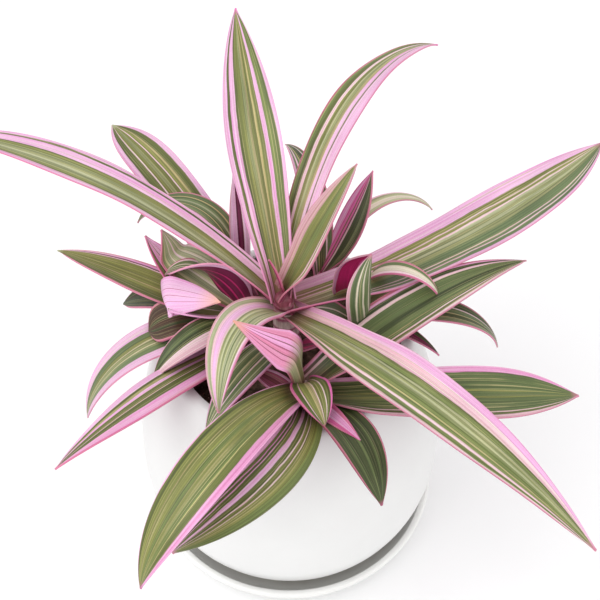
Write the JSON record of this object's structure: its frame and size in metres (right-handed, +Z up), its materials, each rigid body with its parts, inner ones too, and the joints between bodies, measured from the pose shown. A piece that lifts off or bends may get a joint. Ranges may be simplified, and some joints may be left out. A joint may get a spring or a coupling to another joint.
{
  "type": "potted tradescantia",
  "caption": "Tricolour tradescantia with long striped green, cream and pink leaves in a white rounded ceramic pot on its saucer.",
  "frame": {"origin": "centre of the saucer's flat underside, where the whole rests on the ground", "axes": "+Z up, -Y towards the viewer of the picture, +X to that viewer's right"},
  "size_m": [0.3323, 0.2598, 0.2401],
  "materials": {
    "pot_white": "satin",
    "soil": "matte",
    "stem": "satin",
    "leaf_green": "satin",
    "leaf_dark": "satin",
    "leaf_pink": "satin",
    "leaf_purple": "satin"
  },
  "bodies": {
    "root": {"saucer": "pot_white", "pot": "pot_white", "soil": "soil", "stem_main": "stem", "stem_front": "stem", "stem_left": "stem", "stem_right": "stem", "stem_back_right": "stem", "stem_back_left": "stem", "leaf_left_long": "leaf_green", "leaf_tall": "leaf_green", "leaf_right_long": "leaf_green", "leaf_upper_right": "leaf_green", "leaf_inner": "leaf_green", "leaf_front_long": "leaf_green", "leaf_front_curl": "leaf_green", "leaf_low_left": "leaf_green", "leaf_young": "leaf_purple", "leaf_front_big": "leaf_green", "leaf_front_under": "leaf_green", "leaf_front_right": "leaf_green", "leaf_right_dark": "leaf_dark", "leaf_front_dark": "leaf_dark", "leaf_front_sliver": "leaf_pink", "leaf_fold_front": "leaf_green", "leaf_fold_left": "leaf_pink", "leaf_left_olive": "leaf_green", "leaf_left_bud": "leaf_pink", "leaf_left_dark": "leaf_dark", "leaf_left_brown": "leaf_purple", "leaf_left_green": "leaf_dark", "leaf_left_pink_edge": "leaf_pink", "leaf_left_low": "leaf_green", "leaf_left_fold": "leaf_pink", "leaf_left_wall": "leaf_purple", "leaf_left_arch": "leaf_purple", "leaf_hood": "leaf_purple", "leaf_right_small": "leaf_green", "leaf_right_ribbon": "leaf_pink", "leaf_right_hook": "leaf_dark", "leaf_right_purple": "leaf_purple", "leaf_back_hook": "leaf_green", "leaf_back_bud": "leaf_pink", "leaf_back_pale": "leaf_green", "leaf_back_small": "leaf_green", "leaf_far_left": "leaf_green", "leaf_back_left_arch": "leaf_green", "leaf_back_left_sliver": "leaf_green"}
  },
  "joints": []
}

#### STATED TASK:
Please reproduce each line exactly as written.

#### RESULT:
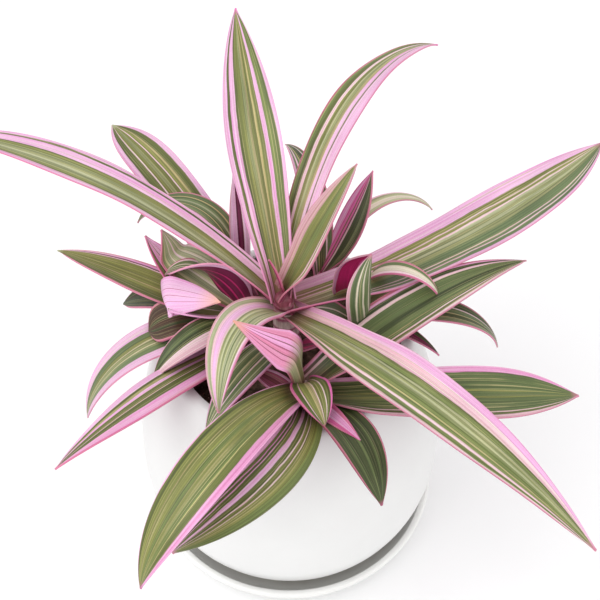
Write the JSON record of this object's structure: its frame and size in metres (right-handed, +Z up), its materials, each rigid body with its parts, inner ones too, and the joints between bodies, measured from the pose shown. A piece that lifts off or bends may get a joint. Ranges may be simplified, and some joints may be left out. A joint may get a spring or a coupling to another joint.
{
  "type": "potted tradescantia",
  "caption": "Tricolour tradescantia with long striped green, cream and pink leaves in a white rounded ceramic pot on its saucer.",
  "frame": {"origin": "centre of the saucer's flat underside, where the whole rests on the ground", "axes": "+Z up, -Y towards the viewer of the picture, +X to that viewer's right"},
  "size_m": [0.3323, 0.2598, 0.2401],
  "materials": {
    "pot_white": "satin",
    "soil": "matte",
    "stem": "satin",
    "leaf_green": "satin",
    "leaf_dark": "satin",
    "leaf_pink": "satin",
    "leaf_purple": "satin"
  },
  "bodies": {
    "root": {"saucer": "pot_white", "pot": "pot_white", "soil": "soil", "stem_main": "stem", "stem_front": "stem", "stem_left": "stem", "stem_right": "stem", "stem_back_right": "stem", "stem_back_left": "stem", "leaf_left_long": "leaf_green", "leaf_tall": "leaf_green", "leaf_right_long": "leaf_green", "leaf_upper_right": "leaf_green", "leaf_inner": "leaf_green", "leaf_front_long": "leaf_green", "leaf_front_curl": "leaf_green", "leaf_low_left": "leaf_green", "leaf_young": "leaf_purple", "leaf_front_big": "leaf_green", "leaf_front_under": "leaf_green", "leaf_front_right": "leaf_green", "leaf_right_dark": "leaf_dark", "leaf_front_dark": "leaf_dark", "leaf_front_sliver": "leaf_pink", "leaf_fold_front": "leaf_green", "leaf_fold_left": "leaf_pink", "leaf_left_olive": "leaf_green", "leaf_left_bud": "leaf_pink", "leaf_left_dark": "leaf_dark", "leaf_left_brown": "leaf_purple", "leaf_left_green": "leaf_dark", "leaf_left_pink_edge": "leaf_pink", "leaf_left_low": "leaf_green", "leaf_left_fold": "leaf_pink", "leaf_left_wall": "leaf_purple", "leaf_left_arch": "leaf_purple", "leaf_hood": "leaf_purple", "leaf_right_small": "leaf_green", "leaf_right_ribbon": "leaf_pink", "leaf_right_hook": "leaf_dark", "leaf_right_purple": "leaf_purple", "leaf_back_hook": "leaf_green", "leaf_back_bud": "leaf_pink", "leaf_back_pale": "leaf_green", "leaf_back_small": "leaf_green", "leaf_far_left": "leaf_green", "leaf_back_left_arch": "leaf_green", "leaf_back_left_sliver": "leaf_green"}
  },
  "joints": []
}